Doctor Doctor Who Guide

Following a five-week holiday after “The Dalek Invasion of Earth” wrapped, Doctor Who’s second production block made an unpromising start with this strange little story, “The Rescue.” Normally I have a strong opinion either way about a Doctor Who story, but this two-parter really has me stumped. I’ve seen it two or three times now and I’ve gone from absolutely hating it, to finding it quite charming… and then all the way back again!

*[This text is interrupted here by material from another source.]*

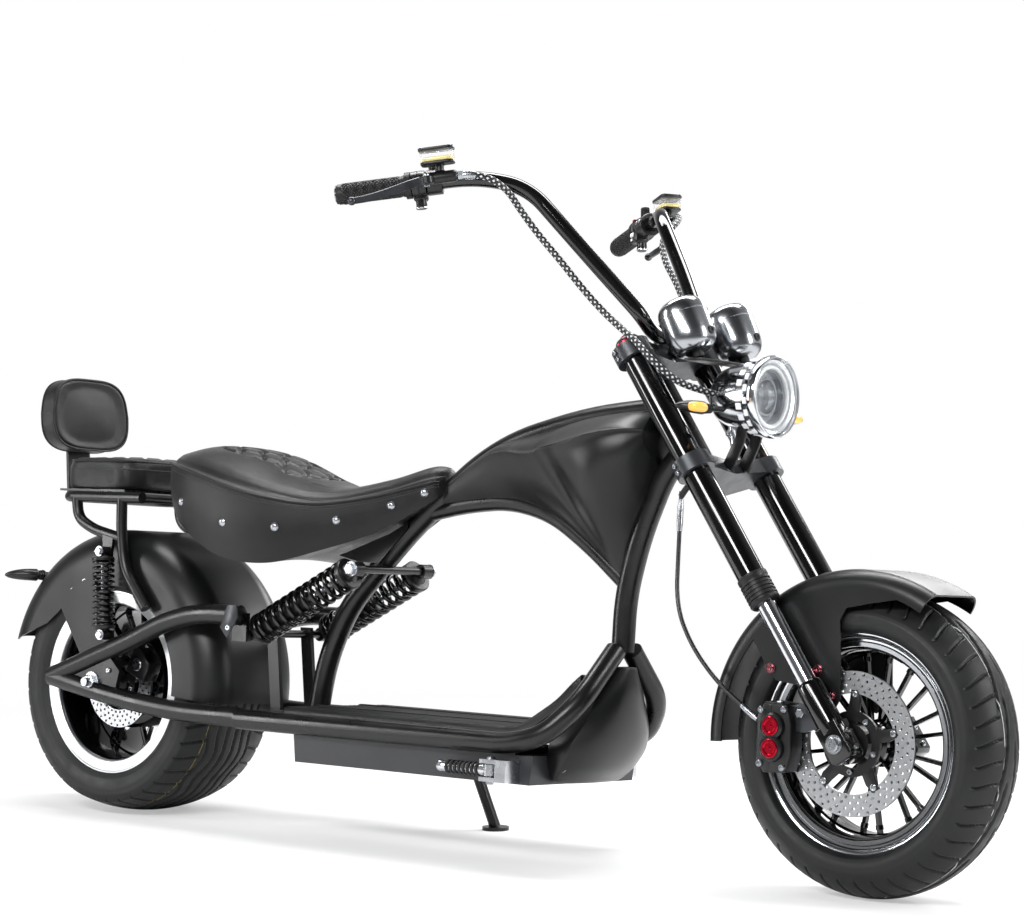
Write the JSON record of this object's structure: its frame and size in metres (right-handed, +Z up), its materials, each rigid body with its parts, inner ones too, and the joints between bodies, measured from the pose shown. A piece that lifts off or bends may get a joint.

“The Rescue” has quite a bit going for it. To begin with, it has the brand new gimmick of introducing a new companion. The trouble is, she isn’t new. When Carole Ann Ford left at the end of the first recording block, Maureen O’Brien was contracted to play ‘Susan.’ Although her name may have changed, her character is so similar to her predecessor’s that it’s hard to get excited about her arrival. To be fair, in “The Rescue” Vicki is portrayed as quite a damaged young woman beset with grief, but she recovers from her ordeal surprisingly quickly and soon becomes the ‘teenage girl from the future’ that Susan was. However, I feel that David Whitaker should have explored the effects of Susan’s departure on the TARDIS crew more fully rather than focus so much on the new girl. Obviously a TV show has to look forwards, but even so Susan’s departure is barely mentioned let alone dealt with. Thankfully, Paul Leonard would later write the Missing Adventure “Venusian Lullaby” which would explore Susan’s sudden departure in a much more satisfying manner.

I liked a lot of the lighter moments in “The Rescue”; there is one scene I found particularly amusing where Barbara kills a horrific creature that turns out to be Vicki’s pet! Best of all though, I found it hilarious that the villain of the piece - Koquillion - is revealed to be Bennett, a human criminal in disguise. The production team actually have an excuse for providing a fake-looking monster as it’s supposed to be fake! 

At the end of the day, “The Rescue” does its job well in introducing Vicki to the series, but under modern scrutiny, the way Susan’s departure is (not) dealt with is unforgivable. My advice would be either to enjoy this serial for what it is, a quaint little two-parter, or if you’re after the heavy stuff check out “Venusian Lullaby” instead.